“Army of Thieves” (Netflix) might be the first movie where a zombie apocalypse happens in the background, with people barely mentioning it. That uniqueness comes from the fact that this is a prequel to “Army of the Dead” (from earlier this year). But it accidentally fits as a commentary on people looking out for themselves as the world comes to end.
A man with super hearing
Anything deep or zeitgeist-y in the screenplay by Shay Hatten (the “I Know What You Did Last Summer” TV series) is likely accidental, because “Thieves” is a playful ride built on the established caper structure. The plot is yawningly simple: A group of five thieves plans to rob the four most impenetrable safes in the world, Hans Wagner’s Ring cycle.
They recruit shy German office worker Sebastian (Matthias Schweighöfer, who also directs); he’ll continue into “Army of the Dead.” His skill is super hearing, so he’s the anti-“Baby Driver.” “Thieves” includes lots of CG shots of the inner workings of safes, all basically the same. Mechanisms click into place and Sebastian is able to hear it.
“Army of Thieves” (2021)
Director: Matthias Schweighöfer
Writers: Shay Hatten (screenplay), Zack Snyder (characters)
Stars: Matthias Schweighöfer, Nathalie Emmanuel, Ruby O. Fee
The film wants to be like “The Prestige” or “Now You See Me,” steeped in lore, trickery and secrets – here relating to the tradition of safecracking. But Hatten doesn’t actually come up with that layer, and it’s especially obvious because this film is incongruously leisurely, running past 2 hours.
In this short-attention-span era, movies are getting longer, even as TV seasons get shorter. Eventually they’ll meet in the middle and every story will be 4 hours long. As with “Zack Snyder’s Justice League,” we won’t be sure if it’s a movie or miniseries. (Incidentally, “Army of the Dead” came from Snyder and he produces this prequel.)
Aware of its cliches
Although I watched “Thieves” in four 30-minute sittings, I always kinda liked it because of the characters and light humor. Everyone knows they are in a heist film, but not quite to the point of winking.
Hatten undercuts cliches here and there. Sebastian says “Gulp” when he gulps, and the others point it out. When he throws a punch at a villain’s face, it makes a real-world smacking sound and he hurts his hand.
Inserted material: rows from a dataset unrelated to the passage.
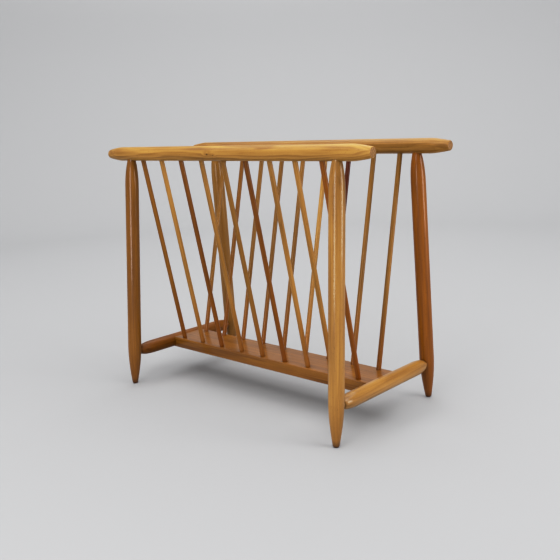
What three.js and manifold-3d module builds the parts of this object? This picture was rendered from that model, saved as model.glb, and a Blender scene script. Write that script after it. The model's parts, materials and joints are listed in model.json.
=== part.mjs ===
// A newspaper rack of turned wood: two leaning rows of slim spindles stand on a narrow bottom board and
// run up into two long handle rails. Four splayed legs carry the rails, and a stretcher at each end joins
// a front leg to a back leg and holds the board.
//
// Millimetres. +X runs along the rails, +Y from the front row to the back row, +Z up. The origin is on the
// floor, under the middle of the rack.
import * as THREE from "three";
import { mergeVertices } from "three/addons/utils/BufferGeometryUtils.js";
import Module from "manifold-3d";

const wasm = await Module();
wasm.setup();

// Driving dimensions.
const STOCK_R = 12; // rails, legs and stretchers are all turned from 24 mm round stock
const DOWEL_R = 4; // spindles and hidden dowels are 8 mm round
const LEG_TENON_R = 7.4; // round tenon of a leg in its rail
const STRETCHER_TENON_R = 6.5; // round tenon of a stretcher in its leg
const GAP = 0.3; // room between a piece and the socket or face that takes it

const RAIL_HALF = 288.5; // half the length of a rail
const RAIL_Y = 101.5; // rail axis from the middle plane
const RAIL_Z = 420; // rail axis above the floor
const RAIL_TAPER = 32; // length of a rail's tapered end
const RAIL_TAPER_POWER = 1.4;
const RAIL_TIP_R = 7.9; // radius where the taper ends
const RAIL_ROUND = 1.6; // rounding of the end face's edge

const LEG_TOP_X = 229; // leg axis where it meets the rail axis
const LEG_FOOT_X = 235.75; // leg axis on the floor
const LEG_FOOT_Y = 127.75;
const LEG_NECK = 54; // length of the taper under the rail
const LEG_NECK_POWER = 2.7;
const FOOT_TAPER = 66; // length of the taper above the floor
const FOOT_TAPER_POWER = 1.75;
const FOOT_R = 5.3; // radius of the foot before its edge is rounded
const FOOT_ROUND = 4.2;
const FOOT_SPARE = 0.25; // stock below the floor, trimmed off flat

const STRETCHER_Z = 60.5; // stretcher axis above the floor
const STRETCHER_NOSE = 30; // length of a stretcher's rounded nose
const NOSE_CLEAR = 0.9; // from the tip of the nose to the leg's nearest face

const BOARD_TOP = 69;
const BOARD_THICK = 19;
const BOARD_HALF_Y = 35.75;
const BOARD_EASE = 1.3; // rounding of the board's long edges

const SPINDLES = 9; // in each row
const SPINDLE_PITCH_TOP = 50;
const SPINDLE_PITCH_BOTTOM = 51;
const SPINDLE_BOTTOM_Y = 27.4; // spindle axis at the board's top face
const SPINDLE_IN_BOARD = 12; // depth of a spindle's end in the board
const DOWEL_CHAMFER = 0.8;

const BEYOND_AXIS = 3; // how far a tenon or spindle end goes past the axis of the piece that takes it
const PIN_Y = 14; // hidden dowels between board and stretcher, from the middle plane
const PIN_IN_BOARD = 16;

const CUTTER_REACH = 2 * STOCK_R; // how far outside a face or axis a socket's cutter starts
const TRIM_BLOCK = 40; // side of the block that trims a foot flat at the floor
const SAME_POINT = 1e-4; // vertices nearer than this are one

const STOCK_SIDES = 24; // flats round a turned piece
const DOWEL_SIDES = 12;
const TAPER_STEPS = 7; // rings along a taper
const ROUND_STEPS = 2; // rings round a small rounding
const FOOT_STEPS = 3; // rings round the edge of a foot

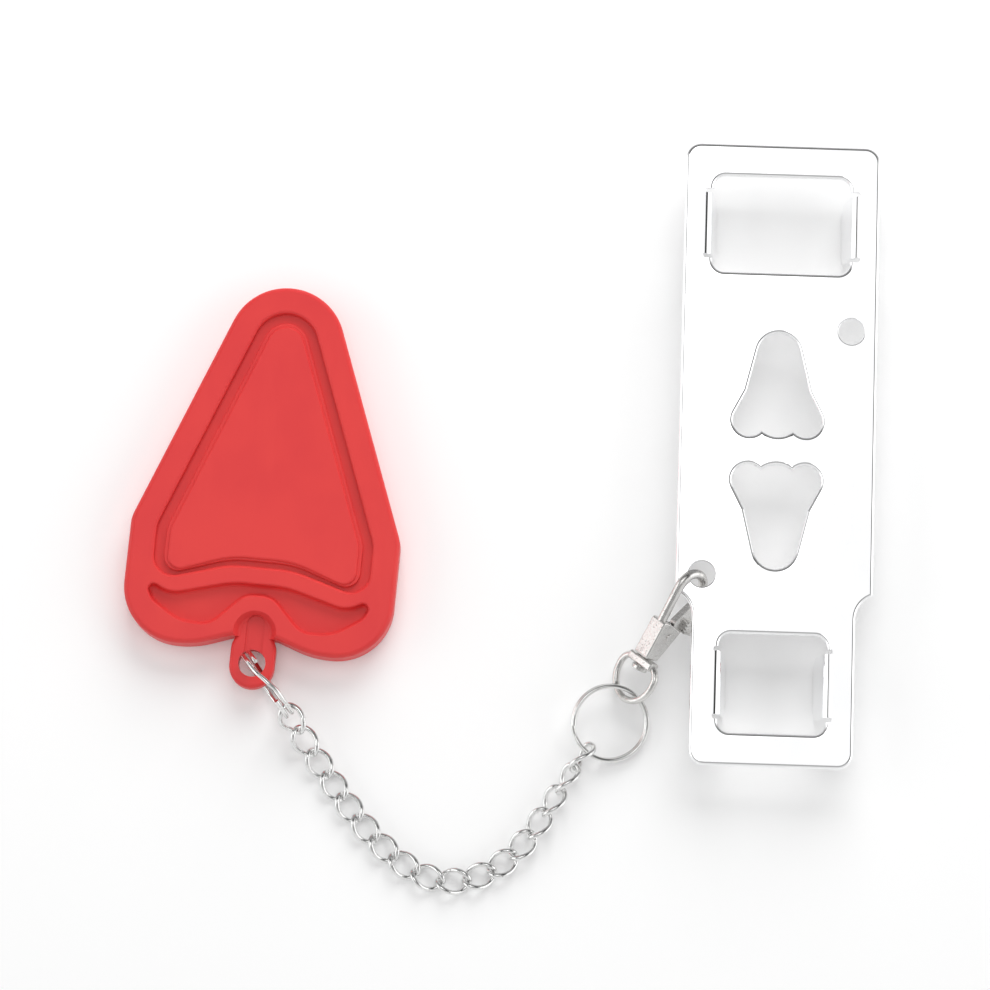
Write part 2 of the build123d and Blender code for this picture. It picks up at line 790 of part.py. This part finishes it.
def chain_layout(start):
    """Each link's plane and the hinge before it, and the hinge after the last one."""
    count = len(chain_headings)
    pitch = 2 * link_half_length - link_wire - link_slack
    half_stack = ring_wire + ring_wire_gap / 2
    inner_share = (half_stack + link_wire / 2 + link_play) / link_half_width
    ring_reach = link_half_length * math.sqrt(1 - inner_share**2) - ring_wire / 2
    lying_z = max(link_point(math.radians(turn)).Z for turn in range(180)) + link_wire / 2
    fall = start.Z - lying_z
    hinge, planes, hinges = start, [], [start]
    for index, angle in enumerate(chain_headings):
        from_end = count - 1 - index
        back = ring_reach if index == 0 else pitch / 2
        front = ring_reach if from_end == 0 else pitch / 2
        lift, roll = 0.0, 0.0
        if index < len(chain_fall_shares):
            lift = -math.degrees(math.asin(fall * chain_fall_shares[index] / (back + front)))
        if from_end < len(chain_rise_angles):
            lift = chain_rise_angles[len(chain_rise_angles) - 1 - from_end]
        if index < len(chain_start_rolls):
            roll = math.radians(chain_start_rolls[index])
        if from_end < len(chain_end_rolls):
            roll = math.radians(chain_end_rolls[len(chain_end_rolls) - 1 - from_end])
        along = heading(angle, lift)
        side = Vector(0, 0, 1).cross(along).normalized()
        up = along.cross(side) * math.cos(roll) + side * math.sin(roll)
        centre = hinge + along * back
        planes.append(Plane(origin=centre, x_dir=along, z_dir=up))
        hinge = centre + along * front
        hinges.append(hinge)
    return planes, hinges


def handle_ring_plane(hinge):
    """The handle's split ring, standing on the table through the last link."""
    radius = (ring_outer_diameter - ring_wire) / 2
    centre_z = ring_outer_diameter / 2
    reach = math.sqrt(radius**2 - (centre_z - hinge.Z) ** 2)
    centre = hinge + heading(handle_ring_heading) * reach
    centre = Vector(centre.X, centre.Y, centre_z)
    side = heading(handle_ring_heading - right_angle)
    return Plane(origin=centre, x_dir=Vector(0, 0, 1), z_dir=side)


def wedge_plane(ring):
    """The wedge, lying flat with its tab hole round the standing ring."""
    radius = (ring_outer_diameter - ring_wire) / 2
    middle_z = wedge_thickness / 2
    offsets = [
        math.sqrt(radius**2 - (ring.origin.Z - middle_z - side * tab_thickness / 2) ** 2)
        for side in (-1, 1)
    ]
    hole = ring.origin + heading(handle_ring_heading) * (sum(offsets) / 2)
    hole = Vector(hole.X, hole.Y, middle_z)
    return Plane(origin=hole, x_dir=heading(wedge_heading - right_angle))


hook_frame, hook_seat = hook_plane()
eye_far_local = Vector(-side_play - eye_reach + eye_wire / 2, swivel_n, 0)
eye_far = hook_frame.from_local_coords(eye_far_local)
hook_ring_frame = ring_plane(eye_far)
chain_start = ring_point(hook_ring_frame, chain_start_heading) + Vector(0, 0, link_start_lift)
link_frames, chain_hinges = chain_layout(chain_start)
handle_ring_frame = handle_ring_plane(chain_hinges[-1])
wedge_frame = wedge_plane(handle_ring_frame)

pieces = {"strike_plate": make_strike_plate()}
for name, maker in (
    ("hook_body", make_hook_body),
    ("trigger_lever", make_lever),
    ("lever_pin", make_pin),
    ("lever_spring", make_spring),
    ("swivel_rivet", make_swivel_rivet),
    ("swivel_eye", make_eye),
):
    pieces[name] = hook_frame.location * maker()
split_ring = make_split_ring()
pieces["hook_ring"] = hook_ring_frame.location * split_ring
pieces["handle_ring"] = handle_ring_frame.location * split_ring
link = make_link()
for number, frame in enumerate(link_frames, start=1):
    pieces[f"chain_link_{number:02d}"] = frame.location * link
pieces["wedge_handle"] = wedge_frame.location * make_wedge()

os.makedirs("parts", exist_ok=True)
for name, piece in pieces.items():
    export_step(piece, f"parts/{name}.step")
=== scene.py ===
import logging
import math
from dataclasses import dataclass
from enum import Enum
from typing import Any, Dict, Optional, Sequence, Tuple, Union

import bmesh
import bpy
from mathutils import Matrix, Vector

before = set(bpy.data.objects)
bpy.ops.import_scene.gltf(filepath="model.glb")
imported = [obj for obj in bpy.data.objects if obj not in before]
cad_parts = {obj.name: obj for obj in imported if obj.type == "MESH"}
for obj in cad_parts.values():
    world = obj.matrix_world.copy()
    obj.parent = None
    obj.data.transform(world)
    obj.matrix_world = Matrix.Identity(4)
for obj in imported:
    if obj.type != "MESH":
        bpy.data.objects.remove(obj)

log = logging.getLogger("door_lock")
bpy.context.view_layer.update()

Colour = Tuple[float, float, float]
MM = 0.001


class Sock:
    """An output socket whose arithmetic adds Math nodes."""

    def __init__(self, graph: "Graph", socket: bpy.types.NodeSocket) -> None:
        """Wrap one socket of a graph."""
        self.graph = graph
        self.socket = socket

    def _math(self, operation: str, *values: Any) -> "Sock":
        """Add one Math node.

        Args:
            operation: the node's operation.
            values: numbers or sockets for its inputs, in order.

        Returns:
            The node's result.
        """
        links = {index: value for index, value in enumerate(values)}
        return self.graph.node("ShaderNodeMath", {"operation": operation}, links)

    def __add__(self, other: Any) -> "Sock":
        """Add."""
        return self._math("ADD", self, other)

    def __radd__(self, other: Any) -> "Sock":
        """Add, reflected."""
        return self._math("ADD", other, self)

    def __sub__(self, other: Any) -> "Sock":
        """Subtract."""
        return self._math("SUBTRACT", self, other)

    def __rsub__(self, other: Any) -> "Sock":
        """Subtract, reflected."""
        return self._math("SUBTRACT", other, self)

    def __mul__(self, other: Any) -> "Sock":
        """Multiply."""
        return self._math("MULTIPLY", self, other)

    def __rmul__(self, other: Any) -> "Sock":
        """Multiply, reflected."""
        return self._math("MULTIPLY", other, self)

    def __truediv__(self, other: Any) -> "Sock":
        """Divide."""
        return self._math("DIVIDE", self, other)

    def __rtruediv__(self, other: Any) -> "Sock":
        """Divide, reflected."""
        return self._math("DIVIDE", other, self)

    def __pow__(self, other: Any) -> "Sock":
        """Raise to a power."""
        return self._math("POWER", self, other)

    def most(self, other: Any) -> "Sock":
        """The larger of two values."""
        return self._math("MAXIMUM", self, other)

    def step(self, low: float, high: float) -> "Sock":
        """Rise smoothly from 0 at low to 1 at high.

        Args:
            low: where the rise starts.
            high: where it ends.

        Returns:
            The stepped value.
        """
        settings = {"interpolation_type": "SMOOTHSTEP"}
        values = {"Value": self, "From Min": low, "From Max": high, "To Min": 0.0, "To Max": 1.0}
        return self.graph.node("ShaderNodeMapRange", settings, values, "Result")


class Graph:
    """A node tree that is filled through one method."""

    def __init__(self, tree: bpy.types.NodeTree) -> None:
        """Empty the tree and start anew."""
        self.tree = tree
        tree.nodes.clear()

    def node(
        self,
        kind: str,
        settings: Optional[Dict[str, Any]] = None,
        values: Optional[Dict[Union[str, int], Any]] = None,
        output: Union[str, int] = 0,
    ) -> Sock:
        """Add a node.

        Args:
            kind: the node's type.
            settings: properties that are set first.
            values: numbers, colours or sockets for the inputs.
            output: the output to return.

        Returns:
            The chosen output, or an empty socket where the node has none.
        """
        made = self.tree.nodes.new(kind)
        for name, value in (settings or {}).items():
            setattr(made, name, value)
        for name, value in (values or {}).items():
            if isinstance(value, Sock):
                self.tree.links.new(value.socket, made.inputs[name])
            else:
                made.inputs[name].default_value = value
        return Sock(self, made.outputs[output]) if len(made.outputs) else Sock(self, None)

    def place(self, scale: Sequence[float] = (1, 1, 1), turn: Sequence[float] = (0, 0, 0)) -> Sock:
        """Object coordinates, stretched and turned.

        Args:
            scale: stretch along each axis.
            turn: turn about each axis, in radians.

        Returns:
            The coordinates.
        """
        where = self.node("ShaderNodeTexCoord", output="Object")
        return self.node("ShaderNodeMapping", values={"Vector": where, "Rotation": turn, "Scale": scale})

    def noise(self, where: Sock, scale: float, detail: float = 2.0, rough: float = 0.5) -> Sock:
        """Noise from 0 to 1.

        Args:
            where: coordinates in metres.
            scale: features in one metre.
            detail: octaves.
            rough: how strong the finer octaves are.

        Returns:
            The noise's value.
        """
        values = {"Vector": where, "Scale": scale, "Detail": detail, "Roughness": rough}
        return self.node("ShaderNodeTexNoise", {"noise_dimensions": "3D"}, values, 0)

    def blend(self, share: Union[Sock, float], first: Any, second: Any) -> Sock:
        """Mix two colours.

        Args:
            share: 0 gives the first and 1 the second.
            first: a colour or socket.
            second: a colour or socket.

        Returns:
            The mixed colour.
        """
        values = {0: share, 6: opaque(first), 7: opaque(second)}
        return self.node("ShaderNodeMix", {"data_type": "RGBA"}, values, 2)

    def bump(self, height: Sock, depth: float, strength: float = 1.0, normal: Optional[Sock] = None) -> Sock:
        """A bump from a height.

        Args:
            height: the height, from 0 to 1.
            depth: how deep 1 is, in metres.
            strength: the bump's share.
            normal: a bump below this one.

        Returns:
            The normal.
        """
        values: Dict[Union[str, int], Any] = {"Height": height, "Distance": depth, "Strength": strength}
        if normal is not None:
            values["Normal"] = normal
        return self.node("ShaderNodeBump", values=values)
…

Everyone has their quirks, and I like how they like each other. Team leader Gwendoline (soft-featured Nathalie Emmanuel) is Sebastian’s would-be belle, security hacker Korina (Ruby O. Fee) is adorkable, Brad Cage (Stuart Martin) fancies himself the action-hero offspring of Brad Pitt and Nic Cage, and getaway driver Rolph (Guz Khan) likes sub sandwiches.
Lazy day entertainment
Even the antagonists are amusing, with an Interpol assistant asking her boss “Did you just say ‘T-minus’?” The boss, Delacroix (Jonathan Cohen), has a backstory feud with Cage, who shot him in the buttocks in a past encounter.
Although “Thieves” has violence, no one is killed. The team uses knock-out darts in their bank takeovers. The film chooses likability over layers every time.
Hatten clearly had fun writing this thing on a quip-by-quip basis. The danger of the surface-level approach is: Do we really care about these people, or even think of them as real? During the run time, sure, more or less. Afterward, not really.
I would follow these thieves into another film, but I’d need a brief refresher on who they are. Like one quippy line from each.
I gave a positive review to “Army of the Dead” for the same reason as this prequel: It’s throwaway fun. These films come from competent, witty moviemakers who love the art of film but don’t worship it. And perhaps they know their own limits.